Lorenz: Davon gehen wir aus. Darin liegt ja eine große Kraft, dass viele Menschen mitwirken und wir durch unsere inhaltlichen Schwerpunkte nur gewisse Leitgedanken anbieten. Das ist so, als würde ein großes Team von Dramaturgen mit inhaltlicher Kreativität die seinerzeit von unserem Berater Andreas Hartwig initiierte Dachmarke BTHVN 2020 aufladen. Für Bonn, die Region und für Deutschland kann das Jubiläumsjahr so zu einem kraftvollen Statement werden!

Wo hakt es noch?

Lorenz: Der spürbar große Einsatz für Beethoven verteilt sich vielleicht auf zu viele Einzelinitiativen. Und auch, dass man hier das Potenzial von Stadt und Region grundsätzlich eher kritisch beäugt, statt ein wenig stolz zu sein.
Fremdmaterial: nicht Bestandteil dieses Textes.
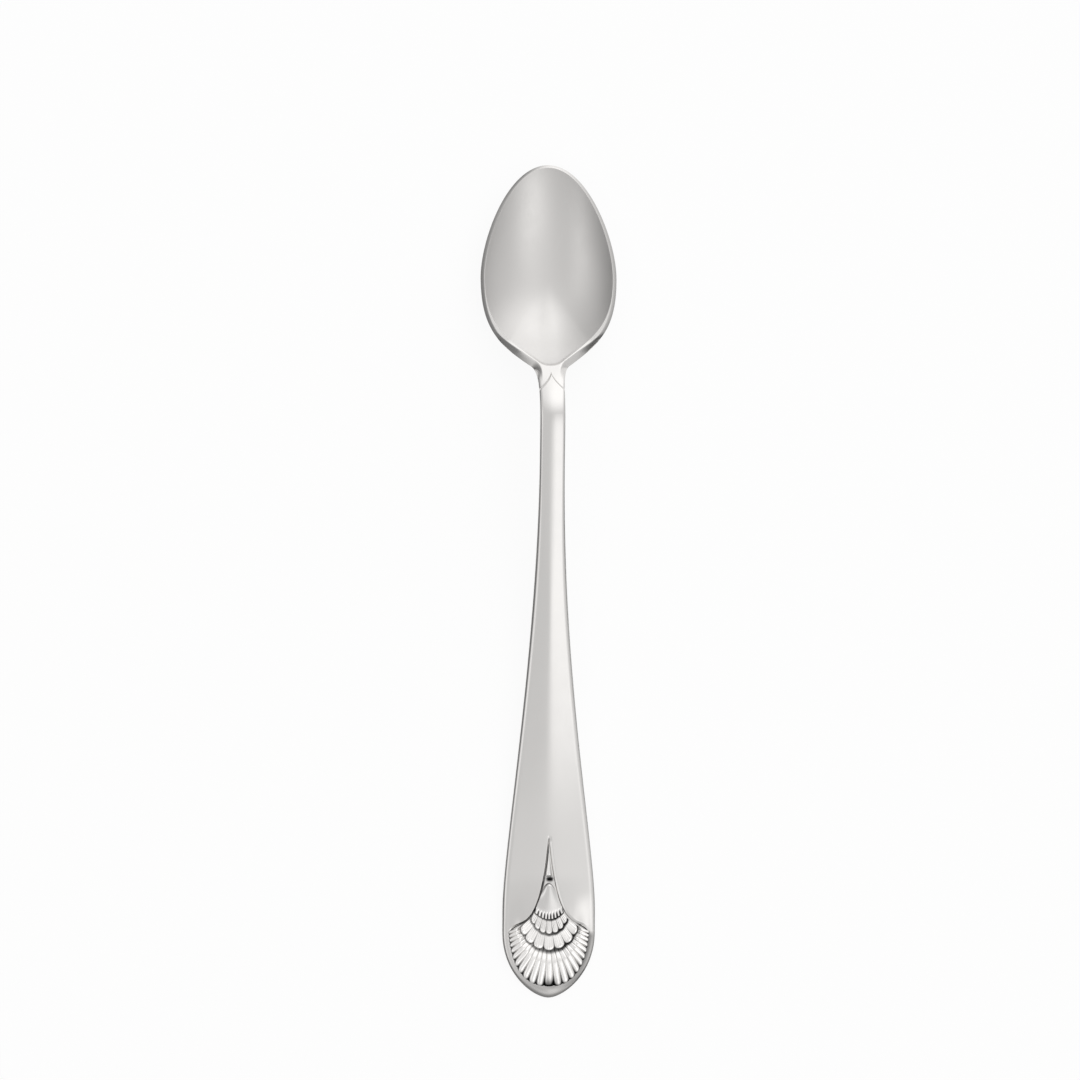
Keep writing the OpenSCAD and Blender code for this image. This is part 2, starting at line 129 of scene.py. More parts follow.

Wenn man von außen kommt wie ich, nimmt man das anders wahr: Hier gibt es ein enormes Kulturangebot, eine herrliche Landschaft, es gibt den Rhein als europäischen Strom, es gibt die UN, eine Universität… Das muss man sich manchmal einfach klarmachen. Und als Krönung kommt noch dazu, dass Beethoven hier geboren wurde.